-- START OF DATASET EXCERPT --
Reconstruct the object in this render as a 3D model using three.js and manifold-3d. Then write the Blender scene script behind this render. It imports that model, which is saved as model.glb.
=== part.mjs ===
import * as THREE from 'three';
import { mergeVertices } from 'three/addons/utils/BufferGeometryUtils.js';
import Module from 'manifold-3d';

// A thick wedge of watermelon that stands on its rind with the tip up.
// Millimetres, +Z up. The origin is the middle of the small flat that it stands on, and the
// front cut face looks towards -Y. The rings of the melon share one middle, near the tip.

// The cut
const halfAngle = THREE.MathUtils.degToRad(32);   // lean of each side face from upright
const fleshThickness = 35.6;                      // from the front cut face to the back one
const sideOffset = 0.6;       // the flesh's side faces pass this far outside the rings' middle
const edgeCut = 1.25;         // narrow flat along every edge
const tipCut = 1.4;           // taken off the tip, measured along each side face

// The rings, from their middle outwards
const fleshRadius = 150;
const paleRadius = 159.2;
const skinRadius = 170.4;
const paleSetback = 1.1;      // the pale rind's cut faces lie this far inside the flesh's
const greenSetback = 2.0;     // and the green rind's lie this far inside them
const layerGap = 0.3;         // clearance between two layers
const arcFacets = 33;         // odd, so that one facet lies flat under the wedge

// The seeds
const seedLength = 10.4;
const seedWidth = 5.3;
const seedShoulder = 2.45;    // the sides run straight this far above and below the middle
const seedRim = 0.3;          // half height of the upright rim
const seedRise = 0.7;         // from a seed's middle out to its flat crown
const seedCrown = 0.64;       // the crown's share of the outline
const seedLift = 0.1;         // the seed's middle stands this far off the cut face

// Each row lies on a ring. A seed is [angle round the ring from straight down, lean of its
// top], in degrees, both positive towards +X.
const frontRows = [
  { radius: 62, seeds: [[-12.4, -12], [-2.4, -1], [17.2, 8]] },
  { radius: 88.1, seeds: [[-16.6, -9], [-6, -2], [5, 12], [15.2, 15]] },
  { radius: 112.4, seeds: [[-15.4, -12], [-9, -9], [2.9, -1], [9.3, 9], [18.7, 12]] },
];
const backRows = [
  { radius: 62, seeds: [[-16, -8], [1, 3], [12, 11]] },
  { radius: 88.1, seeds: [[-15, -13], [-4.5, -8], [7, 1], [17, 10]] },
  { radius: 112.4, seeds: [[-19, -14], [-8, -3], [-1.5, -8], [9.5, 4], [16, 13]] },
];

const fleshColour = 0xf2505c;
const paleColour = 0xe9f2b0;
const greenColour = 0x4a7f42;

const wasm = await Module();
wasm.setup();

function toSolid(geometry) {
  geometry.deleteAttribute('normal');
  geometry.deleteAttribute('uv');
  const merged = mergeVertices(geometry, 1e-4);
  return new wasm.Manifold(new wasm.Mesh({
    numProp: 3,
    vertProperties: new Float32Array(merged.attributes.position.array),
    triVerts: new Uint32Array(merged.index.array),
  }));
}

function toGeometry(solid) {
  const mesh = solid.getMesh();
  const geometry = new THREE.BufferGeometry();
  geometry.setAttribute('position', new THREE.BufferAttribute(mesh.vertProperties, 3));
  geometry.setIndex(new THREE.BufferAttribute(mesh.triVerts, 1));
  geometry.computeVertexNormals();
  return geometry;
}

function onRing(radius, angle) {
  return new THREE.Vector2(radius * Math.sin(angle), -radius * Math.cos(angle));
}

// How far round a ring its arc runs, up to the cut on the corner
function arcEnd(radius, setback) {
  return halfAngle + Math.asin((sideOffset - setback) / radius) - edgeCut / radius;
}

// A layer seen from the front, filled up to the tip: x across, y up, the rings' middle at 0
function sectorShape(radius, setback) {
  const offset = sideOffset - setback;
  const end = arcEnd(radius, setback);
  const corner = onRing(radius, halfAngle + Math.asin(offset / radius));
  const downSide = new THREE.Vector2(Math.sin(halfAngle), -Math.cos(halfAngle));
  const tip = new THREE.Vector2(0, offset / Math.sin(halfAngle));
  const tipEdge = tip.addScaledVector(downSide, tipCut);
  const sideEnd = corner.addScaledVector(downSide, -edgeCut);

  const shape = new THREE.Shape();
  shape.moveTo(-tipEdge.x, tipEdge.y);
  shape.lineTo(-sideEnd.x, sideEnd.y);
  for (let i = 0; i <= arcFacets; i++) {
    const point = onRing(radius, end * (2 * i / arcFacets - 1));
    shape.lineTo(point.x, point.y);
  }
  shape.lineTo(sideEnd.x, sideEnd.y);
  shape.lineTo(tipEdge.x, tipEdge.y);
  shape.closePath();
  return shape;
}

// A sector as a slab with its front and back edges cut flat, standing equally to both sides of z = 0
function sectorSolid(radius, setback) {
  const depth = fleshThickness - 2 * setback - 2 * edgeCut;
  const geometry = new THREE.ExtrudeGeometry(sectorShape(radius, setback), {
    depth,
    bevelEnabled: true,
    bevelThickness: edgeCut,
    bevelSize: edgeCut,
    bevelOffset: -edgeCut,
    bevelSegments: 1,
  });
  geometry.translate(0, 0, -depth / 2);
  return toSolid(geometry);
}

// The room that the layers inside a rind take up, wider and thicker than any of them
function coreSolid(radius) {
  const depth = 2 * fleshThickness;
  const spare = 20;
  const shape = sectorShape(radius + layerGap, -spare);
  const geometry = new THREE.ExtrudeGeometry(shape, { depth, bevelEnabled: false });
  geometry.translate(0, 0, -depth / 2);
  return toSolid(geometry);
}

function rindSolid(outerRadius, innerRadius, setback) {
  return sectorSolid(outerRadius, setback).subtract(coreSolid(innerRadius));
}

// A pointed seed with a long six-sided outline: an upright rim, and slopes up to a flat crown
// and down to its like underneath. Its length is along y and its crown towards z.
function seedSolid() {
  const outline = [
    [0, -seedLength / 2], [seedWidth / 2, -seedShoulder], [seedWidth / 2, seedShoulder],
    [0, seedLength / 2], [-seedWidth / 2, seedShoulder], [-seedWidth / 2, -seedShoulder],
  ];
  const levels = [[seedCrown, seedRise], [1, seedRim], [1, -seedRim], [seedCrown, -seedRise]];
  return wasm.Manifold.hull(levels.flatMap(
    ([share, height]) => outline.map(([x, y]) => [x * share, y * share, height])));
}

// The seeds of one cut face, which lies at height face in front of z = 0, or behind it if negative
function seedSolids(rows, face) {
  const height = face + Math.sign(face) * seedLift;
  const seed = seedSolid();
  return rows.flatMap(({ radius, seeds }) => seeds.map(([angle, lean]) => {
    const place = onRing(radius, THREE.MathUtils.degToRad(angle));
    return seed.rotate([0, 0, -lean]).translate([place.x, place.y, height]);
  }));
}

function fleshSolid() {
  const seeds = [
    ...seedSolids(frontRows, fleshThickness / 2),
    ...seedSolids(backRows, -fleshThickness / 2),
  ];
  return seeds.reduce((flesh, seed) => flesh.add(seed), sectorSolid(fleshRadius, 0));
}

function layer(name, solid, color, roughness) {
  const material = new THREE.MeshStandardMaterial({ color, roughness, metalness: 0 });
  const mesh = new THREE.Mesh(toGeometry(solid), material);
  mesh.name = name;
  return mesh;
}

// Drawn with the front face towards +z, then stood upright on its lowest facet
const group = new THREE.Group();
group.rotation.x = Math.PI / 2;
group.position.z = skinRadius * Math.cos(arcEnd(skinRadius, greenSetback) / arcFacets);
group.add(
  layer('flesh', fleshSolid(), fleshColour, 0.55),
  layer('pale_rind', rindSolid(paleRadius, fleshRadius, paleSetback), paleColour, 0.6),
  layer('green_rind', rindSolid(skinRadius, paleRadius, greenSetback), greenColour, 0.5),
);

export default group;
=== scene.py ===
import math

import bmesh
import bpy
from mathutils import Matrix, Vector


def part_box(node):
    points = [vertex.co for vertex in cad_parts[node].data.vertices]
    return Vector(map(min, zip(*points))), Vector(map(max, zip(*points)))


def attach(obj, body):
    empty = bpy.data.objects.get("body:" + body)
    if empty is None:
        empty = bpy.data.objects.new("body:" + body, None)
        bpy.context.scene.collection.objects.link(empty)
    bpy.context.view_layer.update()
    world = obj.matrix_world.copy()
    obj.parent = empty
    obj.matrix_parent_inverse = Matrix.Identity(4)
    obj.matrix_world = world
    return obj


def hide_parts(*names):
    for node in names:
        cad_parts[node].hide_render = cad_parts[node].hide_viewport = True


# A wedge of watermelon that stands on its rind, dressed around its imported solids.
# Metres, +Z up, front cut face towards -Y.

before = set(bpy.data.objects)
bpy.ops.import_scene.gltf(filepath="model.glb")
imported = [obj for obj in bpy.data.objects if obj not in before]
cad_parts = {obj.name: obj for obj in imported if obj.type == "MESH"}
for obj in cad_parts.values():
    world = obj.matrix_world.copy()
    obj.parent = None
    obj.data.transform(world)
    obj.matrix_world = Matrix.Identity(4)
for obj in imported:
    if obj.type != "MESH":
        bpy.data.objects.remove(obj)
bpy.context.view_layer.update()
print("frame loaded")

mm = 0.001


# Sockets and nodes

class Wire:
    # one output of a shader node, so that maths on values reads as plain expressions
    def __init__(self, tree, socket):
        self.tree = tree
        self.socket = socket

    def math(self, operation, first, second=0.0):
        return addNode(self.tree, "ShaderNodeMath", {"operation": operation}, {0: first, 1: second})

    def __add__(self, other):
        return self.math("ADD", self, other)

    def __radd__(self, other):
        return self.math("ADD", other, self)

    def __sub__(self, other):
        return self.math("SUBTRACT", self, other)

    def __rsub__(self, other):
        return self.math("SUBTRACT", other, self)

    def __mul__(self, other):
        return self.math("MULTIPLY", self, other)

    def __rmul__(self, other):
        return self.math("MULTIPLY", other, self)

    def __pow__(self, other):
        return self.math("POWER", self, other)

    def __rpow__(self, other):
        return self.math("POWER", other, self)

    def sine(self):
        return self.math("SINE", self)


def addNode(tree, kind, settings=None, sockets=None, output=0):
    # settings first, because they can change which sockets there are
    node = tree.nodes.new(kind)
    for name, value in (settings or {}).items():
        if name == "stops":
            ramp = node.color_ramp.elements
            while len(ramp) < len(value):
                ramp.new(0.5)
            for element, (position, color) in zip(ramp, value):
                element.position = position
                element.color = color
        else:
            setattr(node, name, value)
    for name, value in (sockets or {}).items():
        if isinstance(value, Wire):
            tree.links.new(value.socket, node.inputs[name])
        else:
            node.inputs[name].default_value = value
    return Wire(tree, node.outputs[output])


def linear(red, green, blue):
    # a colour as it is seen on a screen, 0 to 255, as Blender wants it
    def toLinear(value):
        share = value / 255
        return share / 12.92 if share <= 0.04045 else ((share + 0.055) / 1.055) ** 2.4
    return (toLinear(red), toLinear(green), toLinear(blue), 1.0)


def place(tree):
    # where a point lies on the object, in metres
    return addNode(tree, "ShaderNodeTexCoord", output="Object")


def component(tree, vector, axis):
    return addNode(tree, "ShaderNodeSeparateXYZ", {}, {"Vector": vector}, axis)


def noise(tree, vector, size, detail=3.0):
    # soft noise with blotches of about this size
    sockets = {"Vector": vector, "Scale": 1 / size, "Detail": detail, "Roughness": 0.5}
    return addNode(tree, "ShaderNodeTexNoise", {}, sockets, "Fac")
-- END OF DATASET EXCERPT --
§ **TASK TO COMPLETE**
Find every line that has "update" in it, then return those lines.

§ **SOLUTION TO THE EXERCISE**
    bpy.context.view_layer.update()
bpy.context.view_layer.update()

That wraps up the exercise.